Ce n’est pas le seul problème que cette mondialisation soulève : les questions de développement économique, celles concernant l’environnement et les problèmes sociaux multiples que les pays, qu’ils soient développés ou non, connaissent, sont les fruits amers de la mondialisation. Ils ont provoqué de véritables fractures, tant économiques que sociales, tant sociales qu’écologiques, dans les pays du « centre » du système économique capitaliste tout comme dans les pays de la « périphérie ». Mais le fait nouveau auquel nous sommes aujourd’hui confrontés est bien la crise de la démocratie, la crise des systèmes politiques engendrées par la mondialisation. En un sens, le mouvement des Gilets Jaunes, qui a ébranlé jusqu’au plus profond la société française depuis le mois de novembre 2018, en est le produit.

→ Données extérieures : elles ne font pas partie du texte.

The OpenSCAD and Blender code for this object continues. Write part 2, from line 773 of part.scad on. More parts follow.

Accélération de la démondialisation
Les événements qui constituent la trame de cette démondialisation ont pu s’étaler sur une période assez longue. Il en va ainsi de la paralysie qui a gagné l’OMC et le « cycle de Doha » au début des années 2010. D’autres événements se sont produits sur un laps de temps plus court. On peut considérer que la période qui va de 2016 à 2018 a été à cet égard particulièrement fertile. Ainsi, le Brexit reste un ébranlement majeur dans la zone de l’Union européenne. Donald Trump a, quant à lui, signifié la fin des accords de libre-échange discutés depuis plusieurs années, comme le TAFTA, et a renégocié le traité avec le Canada et le Mexique (ALENA) . Le processus de démondialisation s’est donc accéléré. Il a été marqué par la stabilisation puis la baisse de la part des échanges, que ces derniers soient mesurés en volume ou mesurés en pourcentage du PIB mondial.

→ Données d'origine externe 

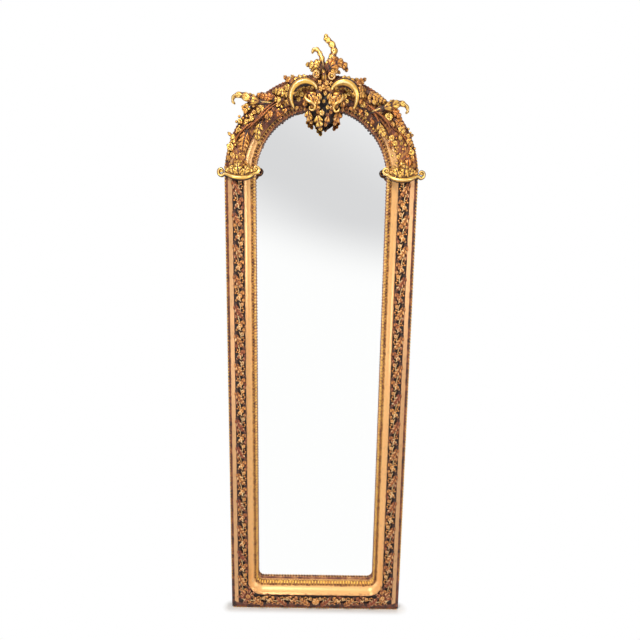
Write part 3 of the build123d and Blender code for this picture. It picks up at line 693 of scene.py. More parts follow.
def along_line(points, share):
    """Point and direction at a share of a smooth line through points."""
    last = len(points) - 1
    i = min(int(share * last), last - 1)
    u = share * last - i
    a, b, c, d = (points[min(max(i + k, 0), last)] for k in (-1, 0, 1, 2))
    bend, twist = 2 * a - 5 * b + 4 * c - d, 3 * b - a - 3 * c + d
    place = (2 * b + (c - a) * u + bend * u**2 + twist * u**3) / 2
    return place, ((c - a) + 2 * bend * u + 3 * twist * u**2).normalized()


def graded(values, share):
    """Value at a share of the way through a list of values."""
    last = len(values) - 1
    i = min(int(share * last), last - 1)
    return values[i] + (values[i + 1] - values[i]) * (share * last - i)


def leaf(work, points, width, lobes, tone, shape=PLAIN_LEAF, depth=0.5, cup=0.5, sweep=0.9):
    """Acanthus leaf along a line: fluted lobes that sweep forward from a grooved middle rib."""
    part = start_work()
    made = bmesh.ops.create_grid(part, x_segments=6 * lobes + 1, y_segments=8, size=1)["verts"]
    shading_of, hue, rib = (part.verts.layers.float[key] for key in POINT_VALUES)
    for vert in made:
        share, across = (vert.co.x + 1) / 2, vert.co.y
        reach = abs(across)
        place, ahead = along_line(points, share)
        side = ahead.cross(FRONT).normalized()
        up = side.cross(ahead)
        body = width * MM * graded(shape, share)
        ridge = 1 - abs(2 * (share * lobes % 1.0) - 1) ** 1.5
        half = body * (1 - depth * (1 - ridge) * (1 - 0.3 * share))
        rise = cup * body * (1 - reach**2) + FLUTE_RISE * body * (ridge - 0.6) * reach
        rise -= RIB_GROOVE * body * max(0.0, 1 - reach * 5)
        forward = sweep * half * reach**1.5 * (1 - 0.6 * share)
        vert.co = place + side * (across * half) + ahead * forward + up * rise
        # Painted light: highlight along the lobe ridges, painted shade in the notches, the middle rib and
        # the root.
        shade = 0.16 + 0.62 * ridge * reach**0.5 + 0.38 * (1 - reach) * min(1.0, reach * 5)
        vert[shading_of] = shade * min(1.0, 0.35 + 1.8 * share)
        vert[hue] = tone
        vert[rib] = 2 * (share * lobes - 0.55 * reach)
    bmesh.ops.solidify(part, geom=part.faces, thickness=LEAF_WALL * MM)
    pour(work, part)


def tube(work, points, radii, tone=0.2, ridges=0, flat=1.0, rings=9, shade=1.0):
    """Round stem or scroll along a smooth line, closed to a point at both ends."""
    part = start_work()
    length = rings * (len(points) - 1)
    around = max(8, 6 * ridges)
    made = bmesh.ops.create_grid(part, x_segments=length, y_segments=around, size=1)["verts"]
    shading_of, hue, rib = (part.verts.layers.float[key] for key in POINT_VALUES)
    for vert in made:
        share, turn = (vert.co.x + 1) / 2, math.pi * vert.co.y
        place, ahead = along_line(points, share)
        side = ahead.cross(FRONT).normalized()
        up = side.cross(ahead)
        radius = graded(radii, share) * MM * min(1.0, 4 * share * (1 - share) * rings) ** 0.5
        crest = math.cos(turn * ridges) if ridges else 1.0
        radius *= 1 + RIDGE_DEPTH * (crest - 1)
        vert.co = place + side * (math.sin(turn) * radius) + up * (math.cos(turn) * radius * flat)
        # Painted highlight along the front of the tube and its ridges, painted shade round its back, times
        # shade.
        vert[shading_of] = shade * (0.15 + 0.50 * max(0.0, math.cos(turn)) + 0.25 * max(0.0, crest))
        vert[hue] = tone
        vert[rib] = 1.6 * math.sin(turn)
    bmesh.ops.remove_doubles(part, verts=part.verts, dist=WELD * MM)
    pour(work, part)


def berry(work, place, radius, tone=0.3):
    part = start_work()
    made = bmesh.ops.create_icosphere(
        part, subdivisions=2, radius=radius * MM, matrix=Matrix.Translation(place)
    )["verts"]
    # Painted highlight on the front of the berry, painted shade round its sides.
    mark(part, made, tone, lambda v: 0.05 + 0.75 * max(0.0, (v.co - place).normalized().dot(FRONT)))
    pour(work, part)


def floret(work, place, radius, petals=5, turn=0.0, tone=0.2):
    """Open flower: cupped petals round a berry."""
    for k in range(petals):
        a = turn + 2 * math.pi * k / petals
        out = Vector((math.cos(a), 0, math.sin(a))) * radius * MM
        line = [place, place + out * 0.55 + FRONT * 0.25 * radius * MM, place + out]
        leaf(work, line, radius * 0.44, 1, tone, BLADE_LEAF, 0.0, 0.25, 0.1)
    berry(work, place + FRONT * 0.2 * radius * MM, radius * 0.26, tone)


def foliage_unit(work, place, chance):
    """One repeat of the running foliage. place(t, s, h) is a point t along and s outwards."""
    for line, width, lobes, tones in UNIT_LEAVES:
        leaf(work, [place(*p) for p in line], width, lobes, chance.uniform(*tones))
    for line, radii in UNIT_STEMS:
        tube(work, [place(*p) for p in line], radii, chance.uniform(0, 0.6), rings=3)
    for t, s, radius in UNIT_BERRIES:
        berry(work, place(t, s, BERRY_H), radius, chance.uniform(0.0, 0.5))
    floret(work, place(*UNIT_FLORET), FLORET_R, 5, chance.uniform(0, 1), chance.uniform(0.0, 0.4))


def finish_foliage(work, name, node_name, material):
    """Finishes a piece of leaf ornament that stands for one node."""
    finish_piece(work, name, material, "gilded_ornament", node_name)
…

Ce mouvement ne pouvait être encore perçu dans les années 2010-2011. Le montant des exportations est ainsi passé de 6 100 milliards de dollars américains à 16 100 milliards de 2001 à 2008 soit une augmentation de 2,6 fois. Mais de 2008 à 2017, ce montant est passé de 16 100 à 17 700 milliards, soit une augmentation de seulement 10%, inférieure de fait à celle du PIB mondial. Le ressort semble donc cassé.
La baisse du pourcentage de ces exportations mondiales rapportées au Produit intérieur brut mondial (PIB) indique clairement que le poids du commerce international dans la richesse mondiale est lui-même en train de baisser. En clair : une part croissante de la richesse est produite en réalité pour alimenter les marchés intérieurs des divers pays.
Le G7, qui s’est réuni en août 2019, ne peut plus, que ce soit dans son format actuel, ou que ce soit sur ses principes de constitution, être la plate-forme qui impulse et dirige l’économie mondiale. Il n’en a pas, d’ailleurs, la légitimité. Il a beaucoup perdu de son importance économique. Après avoir dépassé le 65% du PIB mondial à la fin des 1980 et dans les années 1990, et s’être un temps élargi à la Russie pour devenir le G8, son poids est tombé aujourd’hui nettement sous les 50%. Et il y a un lien évident entre cette perte de légitimité et cette perte d’influence dans le PIB mondial. De fait, quand le G7 a expulsé la Russie en 2014, il a probablement signé son acte de décès.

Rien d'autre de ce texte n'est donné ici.